Write out the data again in full, exactly as it reads.

**** Collected data ****

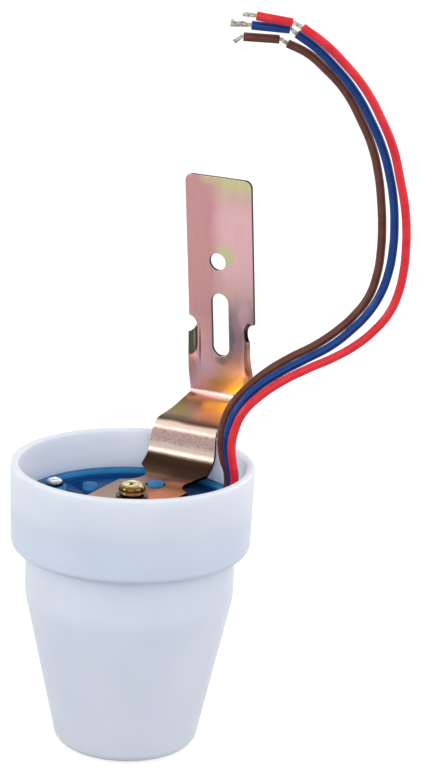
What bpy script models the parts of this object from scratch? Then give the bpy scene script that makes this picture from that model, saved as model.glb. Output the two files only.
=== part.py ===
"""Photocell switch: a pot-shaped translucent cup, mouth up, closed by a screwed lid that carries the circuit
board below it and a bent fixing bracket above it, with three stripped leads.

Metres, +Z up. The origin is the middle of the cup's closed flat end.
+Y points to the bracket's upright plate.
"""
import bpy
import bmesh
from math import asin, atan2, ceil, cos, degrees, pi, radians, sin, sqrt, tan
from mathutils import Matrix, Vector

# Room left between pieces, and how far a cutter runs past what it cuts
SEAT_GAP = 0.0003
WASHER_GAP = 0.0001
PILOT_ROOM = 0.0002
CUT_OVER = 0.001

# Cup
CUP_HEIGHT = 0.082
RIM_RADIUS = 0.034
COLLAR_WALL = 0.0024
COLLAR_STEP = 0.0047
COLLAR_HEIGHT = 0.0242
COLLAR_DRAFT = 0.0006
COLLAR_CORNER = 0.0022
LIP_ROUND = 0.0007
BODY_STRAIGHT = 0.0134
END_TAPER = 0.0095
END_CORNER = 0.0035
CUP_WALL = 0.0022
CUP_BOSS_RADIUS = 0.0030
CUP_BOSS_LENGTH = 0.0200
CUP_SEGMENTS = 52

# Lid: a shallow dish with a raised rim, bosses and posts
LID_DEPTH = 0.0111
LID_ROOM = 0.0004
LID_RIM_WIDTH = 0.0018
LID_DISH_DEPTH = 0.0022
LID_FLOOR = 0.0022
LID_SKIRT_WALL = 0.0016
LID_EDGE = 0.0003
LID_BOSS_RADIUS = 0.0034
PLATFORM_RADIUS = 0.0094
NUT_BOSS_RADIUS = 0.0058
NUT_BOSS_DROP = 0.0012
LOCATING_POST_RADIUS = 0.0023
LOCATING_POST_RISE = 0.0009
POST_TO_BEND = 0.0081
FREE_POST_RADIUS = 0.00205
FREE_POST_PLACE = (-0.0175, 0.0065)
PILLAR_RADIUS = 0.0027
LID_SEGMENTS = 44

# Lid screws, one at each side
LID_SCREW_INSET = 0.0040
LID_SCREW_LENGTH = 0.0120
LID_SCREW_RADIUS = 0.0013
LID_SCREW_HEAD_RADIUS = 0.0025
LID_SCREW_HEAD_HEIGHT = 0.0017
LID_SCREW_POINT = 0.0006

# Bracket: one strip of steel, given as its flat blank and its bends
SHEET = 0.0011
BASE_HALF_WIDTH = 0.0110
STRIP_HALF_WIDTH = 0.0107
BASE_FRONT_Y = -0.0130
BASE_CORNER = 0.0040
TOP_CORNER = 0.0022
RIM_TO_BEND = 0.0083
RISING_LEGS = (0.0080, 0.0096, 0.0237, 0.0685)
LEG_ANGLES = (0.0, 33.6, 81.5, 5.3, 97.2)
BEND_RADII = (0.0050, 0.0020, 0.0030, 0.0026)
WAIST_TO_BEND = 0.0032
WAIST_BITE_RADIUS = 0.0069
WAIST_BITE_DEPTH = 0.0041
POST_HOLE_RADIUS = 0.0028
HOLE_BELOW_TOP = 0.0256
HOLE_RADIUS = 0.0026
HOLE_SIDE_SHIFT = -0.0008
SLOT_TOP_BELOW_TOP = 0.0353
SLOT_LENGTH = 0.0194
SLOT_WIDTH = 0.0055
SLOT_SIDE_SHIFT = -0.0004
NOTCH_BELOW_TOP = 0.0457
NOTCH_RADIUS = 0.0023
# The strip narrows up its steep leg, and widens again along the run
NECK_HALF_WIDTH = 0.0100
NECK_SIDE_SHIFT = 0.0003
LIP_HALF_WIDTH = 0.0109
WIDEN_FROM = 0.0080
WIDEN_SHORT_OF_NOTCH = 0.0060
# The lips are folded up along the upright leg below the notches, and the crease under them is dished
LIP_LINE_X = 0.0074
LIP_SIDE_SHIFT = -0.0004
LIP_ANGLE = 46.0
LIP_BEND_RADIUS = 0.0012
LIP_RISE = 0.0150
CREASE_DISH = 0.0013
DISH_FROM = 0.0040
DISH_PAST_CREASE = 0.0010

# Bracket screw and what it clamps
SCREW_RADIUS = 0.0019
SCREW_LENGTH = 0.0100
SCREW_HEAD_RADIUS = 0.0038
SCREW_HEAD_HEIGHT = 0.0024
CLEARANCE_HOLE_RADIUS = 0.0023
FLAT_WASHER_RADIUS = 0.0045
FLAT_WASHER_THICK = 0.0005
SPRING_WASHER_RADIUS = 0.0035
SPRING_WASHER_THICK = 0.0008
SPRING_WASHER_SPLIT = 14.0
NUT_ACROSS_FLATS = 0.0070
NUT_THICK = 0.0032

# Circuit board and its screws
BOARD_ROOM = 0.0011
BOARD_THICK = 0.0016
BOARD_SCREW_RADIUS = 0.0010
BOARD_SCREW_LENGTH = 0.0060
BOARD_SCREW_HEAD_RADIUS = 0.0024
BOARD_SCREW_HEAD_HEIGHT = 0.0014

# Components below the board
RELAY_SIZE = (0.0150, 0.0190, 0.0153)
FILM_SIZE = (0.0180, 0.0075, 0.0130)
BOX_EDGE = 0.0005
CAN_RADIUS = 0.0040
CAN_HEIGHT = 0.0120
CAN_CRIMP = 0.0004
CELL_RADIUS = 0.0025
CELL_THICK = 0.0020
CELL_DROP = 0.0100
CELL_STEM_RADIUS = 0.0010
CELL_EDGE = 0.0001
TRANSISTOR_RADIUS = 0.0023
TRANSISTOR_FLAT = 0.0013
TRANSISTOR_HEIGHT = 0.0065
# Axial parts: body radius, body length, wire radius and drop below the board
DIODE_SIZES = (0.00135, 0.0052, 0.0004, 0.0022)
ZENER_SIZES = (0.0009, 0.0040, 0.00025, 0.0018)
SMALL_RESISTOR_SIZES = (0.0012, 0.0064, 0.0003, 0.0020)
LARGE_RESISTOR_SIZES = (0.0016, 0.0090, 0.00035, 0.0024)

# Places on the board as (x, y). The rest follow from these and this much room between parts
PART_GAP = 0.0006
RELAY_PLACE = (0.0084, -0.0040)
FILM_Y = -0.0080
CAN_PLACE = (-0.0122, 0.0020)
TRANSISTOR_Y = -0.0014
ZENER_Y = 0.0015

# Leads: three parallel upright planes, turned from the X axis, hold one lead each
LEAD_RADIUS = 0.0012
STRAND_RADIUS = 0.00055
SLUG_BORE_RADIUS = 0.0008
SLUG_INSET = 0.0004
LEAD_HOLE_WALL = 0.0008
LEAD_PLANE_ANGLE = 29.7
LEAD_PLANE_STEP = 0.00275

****

— Output of the task —
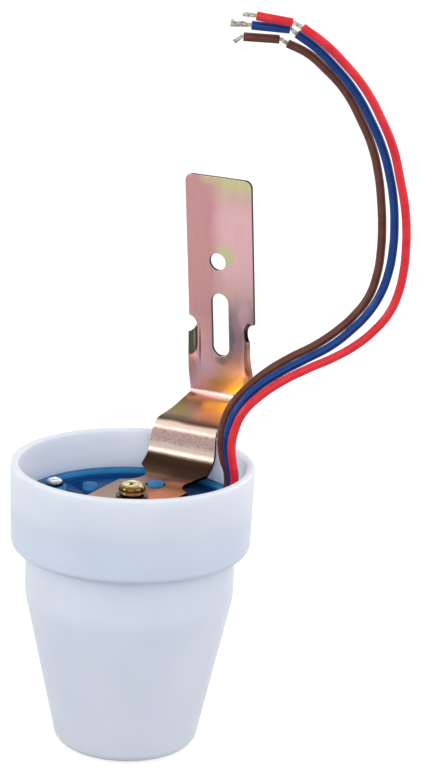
What bpy script models the parts of this object from scratch? Then give the bpy scene script that makes this picture from that model, saved as model.glb. Output the two files only.
=== part.py ===
"""Photocell switch: a pot-shaped translucent cup, mouth up, closed by a screwed lid that carries the circuit
board below it and a bent fixing bracket above it, with three stripped leads.

Metres, +Z up. The origin is the middle of the cup's closed flat end.
+Y points to the bracket's upright plate.
"""
import bpy
import bmesh
from math import asin, atan2, ceil, cos, degrees, pi, radians, sin, sqrt, tan
from mathutils import Matrix, Vector

# Room left between pieces, and how far a cutter runs past what it cuts
SEAT_GAP = 0.0003
WASHER_GAP = 0.0001
PILOT_ROOM = 0.0002
CUT_OVER = 0.001

# Cup
CUP_HEIGHT = 0.082
RIM_RADIUS = 0.034
COLLAR_WALL = 0.0024
COLLAR_STEP = 0.0047
COLLAR_HEIGHT = 0.0242
COLLAR_DRAFT = 0.0006
COLLAR_CORNER = 0.0022
LIP_ROUND = 0.0007
BODY_STRAIGHT = 0.0134
END_TAPER = 0.0095
END_CORNER = 0.0035
CUP_WALL = 0.0022
CUP_BOSS_RADIUS = 0.0030
CUP_BOSS_LENGTH = 0.0200
CUP_SEGMENTS = 52

# Lid: a shallow dish with a raised rim, bosses and posts
LID_DEPTH = 0.0111
LID_ROOM = 0.0004
LID_RIM_WIDTH = 0.0018
LID_DISH_DEPTH = 0.0022
LID_FLOOR = 0.0022
LID_SKIRT_WALL = 0.0016
LID_EDGE = 0.0003
LID_BOSS_RADIUS = 0.0034
PLATFORM_RADIUS = 0.0094
NUT_BOSS_RADIUS = 0.0058
NUT_BOSS_DROP = 0.0012
LOCATING_POST_RADIUS = 0.0023
LOCATING_POST_RISE = 0.0009
POST_TO_BEND = 0.0081
FREE_POST_RADIUS = 0.00205
FREE_POST_PLACE = (-0.0175, 0.0065)
PILLAR_RADIUS = 0.0027
LID_SEGMENTS = 44

# Lid screws, one at each side
LID_SCREW_INSET = 0.0040
LID_SCREW_LENGTH = 0.0120
LID_SCREW_RADIUS = 0.0013
LID_SCREW_HEAD_RADIUS = 0.0025
LID_SCREW_HEAD_HEIGHT = 0.0017
LID_SCREW_POINT = 0.0006

# Bracket: one strip of steel, given as its flat blank and its bends
SHEET = 0.0011
BASE_HALF_WIDTH = 0.0110
STRIP_HALF_WIDTH = 0.0107
BASE_FRONT_Y = -0.0130
BASE_CORNER = 0.0040
TOP_CORNER = 0.0022
RIM_TO_BEND = 0.0083
RISING_LEGS = (0.0080, 0.0096, 0.0237, 0.0685)
LEG_ANGLES = (0.0, 33.6, 81.5, 5.3, 97.2)
BEND_RADII = (0.0050, 0.0020, 0.0030, 0.0026)
WAIST_TO_BEND = 0.0032
WAIST_BITE_RADIUS = 0.0069
WAIST_BITE_DEPTH = 0.0041
POST_HOLE_RADIUS = 0.0028
HOLE_BELOW_TOP = 0.0256
HOLE_RADIUS = 0.0026
HOLE_SIDE_SHIFT = -0.0008
SLOT_TOP_BELOW_TOP = 0.0353
SLOT_LENGTH = 0.0194
SLOT_WIDTH = 0.0055
SLOT_SIDE_SHIFT = -0.0004
NOTCH_BELOW_TOP = 0.0457
NOTCH_RADIUS = 0.0023
# The strip narrows up its steep leg, and widens again along the run
NECK_HALF_WIDTH = 0.0100
NECK_SIDE_SHIFT = 0.0003
LIP_HALF_WIDTH = 0.0109
WIDEN_FROM = 0.0080
WIDEN_SHORT_OF_NOTCH = 0.0060
# The lips are folded up along the upright leg below the notches, and the crease under them is dished
LIP_LINE_X = 0.0074
LIP_SIDE_SHIFT = -0.0004
LIP_ANGLE = 46.0
LIP_BEND_RADIUS = 0.0012
LIP_RISE = 0.0150
CREASE_DISH = 0.0013
DISH_FROM = 0.0040
DISH_PAST_CREASE = 0.0010

# Bracket screw and what it clamps
SCREW_RADIUS = 0.0019
SCREW_LENGTH = 0.0100
SCREW_HEAD_RADIUS = 0.0038
SCREW_HEAD_HEIGHT = 0.0024
CLEARANCE_HOLE_RADIUS = 0.0023
FLAT_WASHER_RADIUS = 0.0045
FLAT_WASHER_THICK = 0.0005
SPRING_WASHER_RADIUS = 0.0035
SPRING_WASHER_THICK = 0.0008
SPRING_WASHER_SPLIT = 14.0
NUT_ACROSS_FLATS = 0.0070
NUT_THICK = 0.0032

# Circuit board and its screws
BOARD_ROOM = 0.0011
BOARD_THICK = 0.0016
BOARD_SCREW_RADIUS = 0.0010
BOARD_SCREW_LENGTH = 0.0060
BOARD_SCREW_HEAD_RADIUS = 0.0024
BOARD_SCREW_HEAD_HEIGHT = 0.0014

# Components below the board
RELAY_SIZE = (0.0150, 0.0190, 0.0153)
FILM_SIZE = (0.0180, 0.0075, 0.0130)
BOX_EDGE = 0.0005
CAN_RADIUS = 0.0040
CAN_HEIGHT = 0.0120
CAN_CRIMP = 0.0004
CELL_RADIUS = 0.0025
CELL_THICK = 0.0020
CELL_DROP = 0.0100
CELL_STEM_RADIUS = 0.0010
CELL_EDGE = 0.0001
TRANSISTOR_RADIUS = 0.0023
TRANSISTOR_FLAT = 0.0013
TRANSISTOR_HEIGHT = 0.0065
# Axial parts: body radius, body length, wire radius and drop below the board
DIODE_SIZES = (0.00135, 0.0052, 0.0004, 0.0022)
ZENER_SIZES = (0.0009, 0.0040, 0.00025, 0.0018)
SMALL_RESISTOR_SIZES = (0.0012, 0.0064, 0.0003, 0.0020)
LARGE_RESISTOR_SIZES = (0.0016, 0.0090, 0.00035, 0.0024)

# Places on the board as (x, y). The rest follow from these and this much room between parts
PART_GAP = 0.0006
RELAY_PLACE = (0.0084, -0.0040)
FILM_Y = -0.0080
CAN_PLACE = (-0.0122, 0.0020)
TRANSISTOR_Y = -0.0014
ZENER_Y = 0.0015

# Leads: three parallel upright planes, turned from the X axis, hold one lead each
LEAD_RADIUS = 0.0012
STRAND_RADIUS = 0.00055
SLUG_BORE_RADIUS = 0.0008
SLUG_INSET = 0.0004
LEAD_HOLE_WALL = 0.0008
LEAD_PLANE_ANGLE = 29.7
LEAD_PLANE_STEP = 0.00275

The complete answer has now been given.